Saturday, August 24, 2013

Four Years On

Nearly four years on from my diagnosis and I am still in and out of hospital.  I am so over 'procedures' and just wish I could have my life back.  Breast cancer is such shit.  Some people can have their treatment and move on as though nothing had ever happened.  Some people struggle with their ongoing treatments and life just revolves around trying to be as comfortable as possible.  Others more unfortunate move on to stage 4 and life is a constant struggle to stay alive.  I fall somewhere inbetween the first and second group.  Most of the time I can almost forget that I have had cancer but I do have the constant tightness in my stomach and the numbness and pain in my arm which I still don't have full use of.

 I do appear however to be on the doctor merry go round and feel like I will never get off.  As part of my hormone therapy my oncologist advised me to have my ovaries removed.  This would make me post menopausal and therefore able to change my medication from Tamoxifen to Femara.  Apparently studies show that women do better after breast cancer if they do a few years of Tamoxifen and then a few of Femara.  OK, this seemed a little price to pay if it was going to increase the odds of survival.  Since September 2009 I have had a mastectomy, four months of chemotherapy, six weeks of radiotherapy, a 10 hour operation in which a new breast was made out of my tummy fat, a follow up operation to tweak the reconstruction, nipple reconstruction with areola tattoo, D & C with hysteroscopy and a bilateral salpingo oophorectomy (removal of ovaries and fallopian tubes).

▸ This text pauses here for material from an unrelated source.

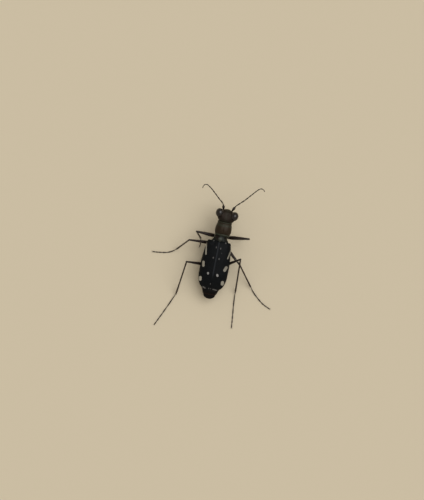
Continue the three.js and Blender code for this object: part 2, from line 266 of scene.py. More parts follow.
# Presses a fine grain into a surface, as real relief
def pressGrain(piece, kind, size, depth, **look):
    grain = bpy.data.textures.new(piece.name + "Grain", kind)
    grain.noise_scale = size
    for setting, value in look.items():
        setattr(grain, setting, value)
    applyModifier(piece, "DISPLACE", texture=grain, texture_coords="LOCAL", strength=depth, mid_level=0.5)


def paintValues(piece, name, values):
    piece.data.attributes.new(name, "FLOAT", "POINT").data.foreach_set("value", values)


# A number for each vertex, from its place in the frame the piece was drawn in
def paintShare(piece, name, shareAt):
    paintValues(piece, name, [float(shareAt(*vertex.co)) for vertex in piece.data.vertices])


# Sets a piece down in metres, smooths it, hangs it on the root and hides the solids it takes the place of
def finishPiece(piece, material, nodes=(), place=standing, crease=50):
    piece.data.materials.clear()
    piece.data.materials.append(material)
    piece.matrix_world = toFrame @ place
    chooseOnly(piece)
    bpy.ops.object.transform_apply(location=True, rotation=True, scale=True)
    bpy.ops.object.shade_smooth_by_angle(angle=math.radians(crease))
    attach(piece, "root")
    if nodes:
        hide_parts(*nodes)
    return piece


# Materials
# Colours are sRGB hex; patterns are drawn on Object coordinates turned to millimetres

def linear(hexText):
    values = [int(hexText[i:i + 2], 16) / 255 for i in (1, 3, 5)]
    return (*[v / 12.92 if v <= 0.04045 else ((v + 0.055) / 1.055) ** 2.4 for v in values], 1.0)


def addNode(owner, kind, settings=None, links=None):
    node = owner.node_tree.nodes.new("ShaderNode" + kind)
    for name, value in (settings or {}).items():
        if isinstance(name, int) or name in node.inputs:
            node.inputs[name].default_value = value
        else:
            setattr(node, name, value)
    for name, source in (links or {}).items():
        owner.node_tree.links.new(source, node.inputs[name])
    return node


socketNames = {"coat": "Coat Weight", "coatRoughness": "Coat Roughness", "ior": "IOR", "metallic": "Metallic",
               "roughness": "Roughness", "specular": "Specular IOR Level"}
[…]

This last operation has always been on the cards but we were hoping that it would become unnecessary as my ovaries gave up the ghost naturally.  Anyway, no big drama, I would have them removed, change to the new drug and then finally move on and end this stream of doctors' appointments.

As is the way, nothing ever goes to plan.  The operation went well and I was back at work a week later, however, whilst in there the surgeon noticed a growth on the outside of my colon.  He took a photo and showed it to a colleague who is a colorectal surgeon (remember the good old proctologists?) So just when I thought things were moving on I now have yet another specialist to visit with.  I have to say that I have been very lucky with the specialists that I have had and this man is no exception.  He told me that he is fairly sure that it was nothing sinister but he wanted to do a colonoscopy just to make sure.  Great, that makes pretty much every last shred of dignity gone, I have been poked and prodded everywhere now.  After a weekend of bowel preparation which we won't go into I went off for yet another procedure, a colonoscopy.  Upon waking I was told that it looked good and was all clear.

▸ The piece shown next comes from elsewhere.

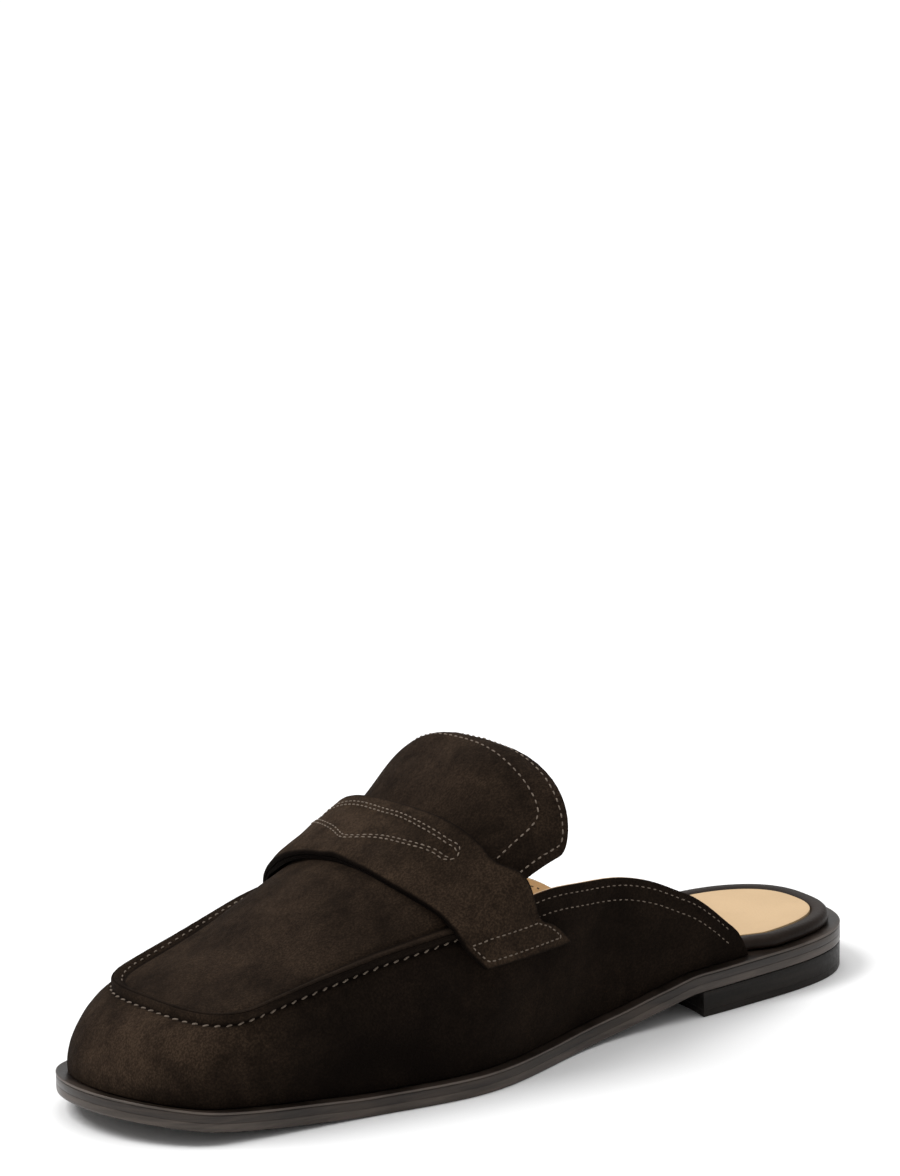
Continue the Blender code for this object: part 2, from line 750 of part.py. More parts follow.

Yesterday I had the post surgery consultation with the surgeon and and he confirmed that all looked great but there is still the issue of what this growth is.  He reiterated that he still didn't think it was anything sinister but he wants to go in and have a look at it.  So yes, yet another operation much the same as the oophorectomy which was keyhole.  My poor pretend bellybutton is still healing from the last time they shoved a camera down it and now here we go again.  I did ask the doctor what it could be and got told of four things.  Cancer of which I always imagine breast cancer but I'm not sure if there is some other type of cancer it could be, a simply fatty deposit, diverticular disease or endometriosis.  Of course the worst case scenario is if it is breast cancer but he assures me that breast cancer doesn't often spread to the colon and the few women who he has seen with mets to their colon did not look like this.  He is fairly sure it is not that.  Diverticular disease is quite common, not nice but not life threatening, I'm not sure if he will remove it if it is that or just let it go.  Same with a fatty deposit, will he remove it or will he just take a biopsy and leave it there?  I don't know.